Halifax – Unemployment Insurance has sent shock waves of economic distortion across Atlantic Canada, stifling both economic growth and adjustment to changing conditions.
Radical reform, combined with major reductions to the UI system, is required to combat a dependency dynamic which permeates the Atlantic economy, according to the most recent AIMS Research Report Towards Sustainable Development in Atlantic Canada: A Case for UI Reform, by Memorial University economics professor Doug May and Morley Gunderson, Director of the Centre for Industrial Relations at the University of Toronto, where Gunderson is also an economics professor. The report is being released today.
The authors argue that the federal government’s proposed UI reforms fail to address in a substantive manner UI-induced economic distortions, and, bizarrely, the reforms actually increase the inequity in the distribution of UI benefits which already disproportionately favours affluent families.
Creating a culture of dependence
“The current UI/make-work syndrome has … resulted in an assault on the fundamental values which have sustained families and communities for generations. These are the values of independence and self-reliance,” May and Gunderson write.
More and more, Atlantic Canadians are directing their energies to “serving the UI system and in trying to maximize the monetary rewards associated with it. People are increasingly expecting government to provide long term solutions to their economic circumstances.”
The paper details how UI has created a new economic dynamic in Atlantic Canada: people across the region have altered their economic behaviour to tap into UI. This inhibits the region’s ability to generate economic activity and jobs in new growth industries. UI draws the region’s resources to low-skill, traditional, seasonal occupations in rural communities, which the program disproportionately subsidizes. People become more attuned to listening to signals from government than from the marketplace, the authors say, and this bodes badly for the region’s economic future unless the UI system is completely overhauled.
AIMS president Brian lee Crowley praises May and Gunderson for “grasping the human dimension of the costs of UI: the building of devastating over-capacity in the fishing industry; the disincentive for young people to get vital training; the distortion of wages and other labour market signals; the stifling of managerial skills; and the channelling of the region’s enormous entrepreneurial capacity into maximizing returns from the UI system.”
Inadequacy of Ottawa’s proposed reforms
May and Gunderson argue that Ottawa’s proposed UI reforms, unveiled late last year, do little to correct UI’s economic distortions and make worse the bizarre distribution of UI benefits which disproportionately favours affluent families.
“This is no time to be drawing back from reform now that we can clearly understand the hidden economic distortions that UI has created in Atlantic Canada,” says Doug May, a member of AIMS Board of Research Advisors. May is concerned that new Human Resources Minister Doug Young may weaken the already inadequate package of reforms proposed late last year by then Human Resources Minister Lloyd Axworthy. In particular, May worries about the ongoing entrapment of our youth in the UI syndrome.

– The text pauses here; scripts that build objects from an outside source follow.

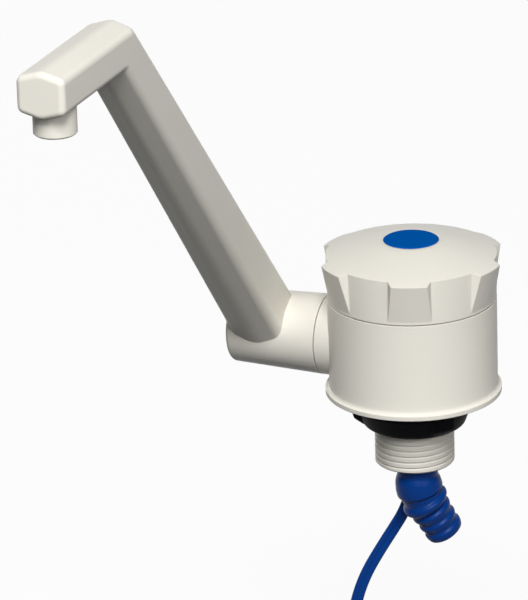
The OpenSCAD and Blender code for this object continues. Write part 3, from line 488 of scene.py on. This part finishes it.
def closed_tube(rings):
    """Rings of points, all of one count, joined into a solid with a flat face at each end.

    Where the sum of each quad's place times its normal is below zero, the faces point inwards, and
    all are turned round.
    """
    n, m = rings.shape[:2]
    points, quads = rings.reshape(-1, 3), grid_faces(n, m, wrap_columns=True)
    faces = quads.tolist() + [list(range(m - 1, -1, -1)), list(range((n - 1) * m, n * m))]
    a, b, c = (points[quads[:, k]] for k in (0, 1, 2))
    inside_out = np.einsum("ij,ij->", a - points.mean(0), np.cross(b - a, c - a)) < 0
    return points, [face[::-1] for face in faces] if inside_out else faces


def turned(profile, start, along, up, count=120):
    """Solid of revolution: each [radius, height] of a profile becomes a circle round a line.

    The line begins at the point start and runs in the direction along; up is square to it.
    """
    along, up = unit(np.asarray(along, float)), unit(np.asarray(up, float))
    a = np.linspace(0, 2 * np.pi, count, endpoint=False)[:, None]
    circle = np.cos(a) * up + np.sin(a) * np.cross(along, up)
    return closed_tube(start + profile[:, :1, None] * circle + profile[:, 1:, None] * along)


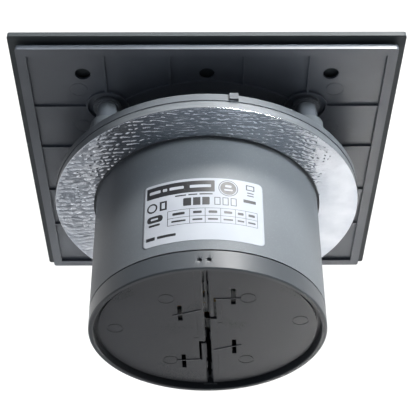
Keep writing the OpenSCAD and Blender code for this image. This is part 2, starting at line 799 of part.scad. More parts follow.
// Close-wound coil on the pin, with the leg that lies on its own flap
module spring() {
    pitch = 4 * wire_r;
    turns = floor((coil_z[1] - coil_z[0]) / pitch);
    leg_x = tongue_x + slot_w / 2;
    translate([pin_x, pin_y, coil_z[0]]) rotate_extrude() difference() {
        translate([coil_in_r, 0]) square([2 * wire_r, coil_z[1] - coil_z[0]]);
        for (i = [0:turns]) translate([coil_in_r + 2 * wire_r + 0.12, i * pitch]) circle(r = wire_r);
    }
    translate([0, 0, coil_z[0] - wire_r + slip]) {
        translate([pin_x, pin_y, 0]) rotate_extrude() translate([coil_in_r + wire_r, 0]) circle(r = wire_r);
        translate([pin_x + 1, pin_y, 0]) rotate([0, 90, 0]) cylinder(h = leg_x - pin_x - 1, r = wire_r);
        translate([leg_x, pin_y, 0]) sphere(r = wire_r);
        translate([leg_x, pin_y, 0]) rotate([-90, 0, 0]) cylinder(h = leg_y - pin_y, r = wire_r);
        translate([leg_x, leg_y, 0]) sphere(r = wire_r);
        translate([leg_x, leg_y, 0]) rotate([0, 90, 0]) cylinder(h = leg_end_x - leg_x, r = wire_r);
    }
}

// The far leg, which crosses the gap and lies on the other flap
module spring_arm() {
    start = [arm_start_x, leg_y, arm_z[0]];
    run = [leg_end_x, leg_y, arm_z[1]] - start;
    translate(start) rotate([0, 90 - atan2(run[2], run[0]), 0]) cylinder(h = norm(run), r = wire_r);
}

module lower_spring() {
    color("silver") as_fitted() spring();
}

module upper_spring() {
    color("silver") as_fitted() rotate([0, 180, 0]) spring();
}

module upper_spring_arm() {
    color("silver") as_fitted() spring_arm();
}

module lower_spring_arm() {
    color("silver") as_fitted() rotate([0, 180, 0]) spring_arm();
}

front_plate();
adhesive_tapes();
panel_carrier();
panel_posts();
post_screws();
wall_flange();
spigot_tube();
post_grommets();
wall_gasket();
gasket_foil();
rating_label();
motor_cradle();
cradle_screws();
front_bracket();
rear_bracket();
stator_core();
stator_winding();
front_bush();
rear_bush();
motor_bolts();
motor_lead();
terminal_box();
terminal_lid();
lid_screws();
terminal_block();
terminal_screws();
cable_grommet();
impeller();
motor_shaft();
rotor_core();
shaft_circlip();
collar_seal();
damper_collar();
hinge_pins();
left_flap();
right_flap();
lower_spring();
upper_spring();
lower_spring_arm();
upper_spring_arm();
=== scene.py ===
"""Looks of a bathroom extractor fan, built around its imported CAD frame.

Metres, in the frame of the part: the origin is on the duct axis in the wall plane,
+Y runs into the wall and +Z is up. The camera looks at the back of the fan from above.
"""

import json
import math

import bmesh
import bpy
from mathutils import Matrix, Vector, noise


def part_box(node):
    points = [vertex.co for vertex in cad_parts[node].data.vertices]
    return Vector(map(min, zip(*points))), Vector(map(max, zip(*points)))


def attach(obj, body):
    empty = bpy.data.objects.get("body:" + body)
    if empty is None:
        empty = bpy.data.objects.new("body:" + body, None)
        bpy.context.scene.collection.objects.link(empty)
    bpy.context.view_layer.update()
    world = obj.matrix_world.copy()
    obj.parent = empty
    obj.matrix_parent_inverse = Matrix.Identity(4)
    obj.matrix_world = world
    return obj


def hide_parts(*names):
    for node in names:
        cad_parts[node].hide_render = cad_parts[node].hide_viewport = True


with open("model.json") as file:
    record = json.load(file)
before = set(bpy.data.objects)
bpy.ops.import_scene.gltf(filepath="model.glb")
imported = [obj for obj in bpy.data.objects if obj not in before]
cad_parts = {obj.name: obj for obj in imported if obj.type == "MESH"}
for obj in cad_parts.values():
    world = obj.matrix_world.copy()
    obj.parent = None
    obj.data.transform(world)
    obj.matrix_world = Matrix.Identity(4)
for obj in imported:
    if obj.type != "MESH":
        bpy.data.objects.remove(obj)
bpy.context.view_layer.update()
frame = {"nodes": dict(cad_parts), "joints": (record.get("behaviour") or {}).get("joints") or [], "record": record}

MM = 0.001

# ---------------------------------------------------------------------------
# Sizes, read from the frame
# ---------------------------------------------------------------------------

record = frame["record"]
mounts = {m["name"]: m for m in record["mounts"]}
joints = {j["name"]: j for j in frame["joints"]}

SPIGOT_R = mounts["duct_spigot"]["dims"]["r_mm"] * MM
label_low, label_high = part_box("rating_label")

FOIL_FRONT_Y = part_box("gasket_foil")[0].y
GASKET_OUT_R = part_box("wall_gasket")[1].x
GASKET_IN_R = SPIGOT_R + 1.1 * MM
DAMPER_TURN = math.atan2(joints["left_flap_hinge"]["axis"][0], joints["left_flap_hinge"]["axis"][2])
PIN_X = math.hypot(joints["left_flap_hinge"]["pos_m"][0], joints["left_flap_hinge"]["pos_m"][2])
PIN_Y = joints["left_flap_hinge"]["pos_m"][1]
FLAP_REAR_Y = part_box("left_flap")[1].y


# ---------------------------------------------------------------------------
# Materials
# ---------------------------------------------------------------------------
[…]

Under the reforms, UI will be renamed Employment Insurance, but it will continue to subsidize seasonal, low skill industries and it will leave in place regionally extended benefits for high unemployment areas. This will continue to suppress the reallocation of resources to growth industries and areas, and it will continue to discourage skill-building.
And, while the reforms reduce benefits for high income families, in most cases low income families face even greater reductions. Most UI families with incomes over $50,000 will suffer a loss of less than one per cent in disposable income; most with incomes under $20,000 will face reductions of 3-to-5 per cent.
The paper examines two comprehensive proposals for reform – one put forward by the Newfoundland Royal Commission on Employment and Unemployment in 1986 and the other by one of the paper’s authors, Doug May, in the C. D. Howe study, Between a Rock and a Hard Place: Atlantic Canada and the UI trap.
The first would basically replace the UI system with a combined guaranteed annual income and earnings supplement program. Unlike UI which creates a disincentive to work (because one forgoes UI by working) the earnings supplement would increase the incentive to work by augmenting earnings.
May’s proposals would maintain UI, but would strip it of its social assistance components – which are badly misplaced in a program originally intended as an insurance program – and transfer this area to income support programs and the tax system. May would also remove regionally augmented benefits, dramatically reduce payouts to high income families and restrict the ability of new entrants to claim UI.
May and Gunderson do not recommend one approach over the other, but instead argue that UI needs the type of complete overhaul envisioned in these two proposals. The UI debate should be about such fundamental issues, they say, rather than about tinkering at the margins of the current system.
As Crowley notes, “This paper documents the shortcomings of the proposed federal reform, and sets those shortcomings against a clear-eyed analysis of the obstacles that UI throws in the path of sustainable economic development.”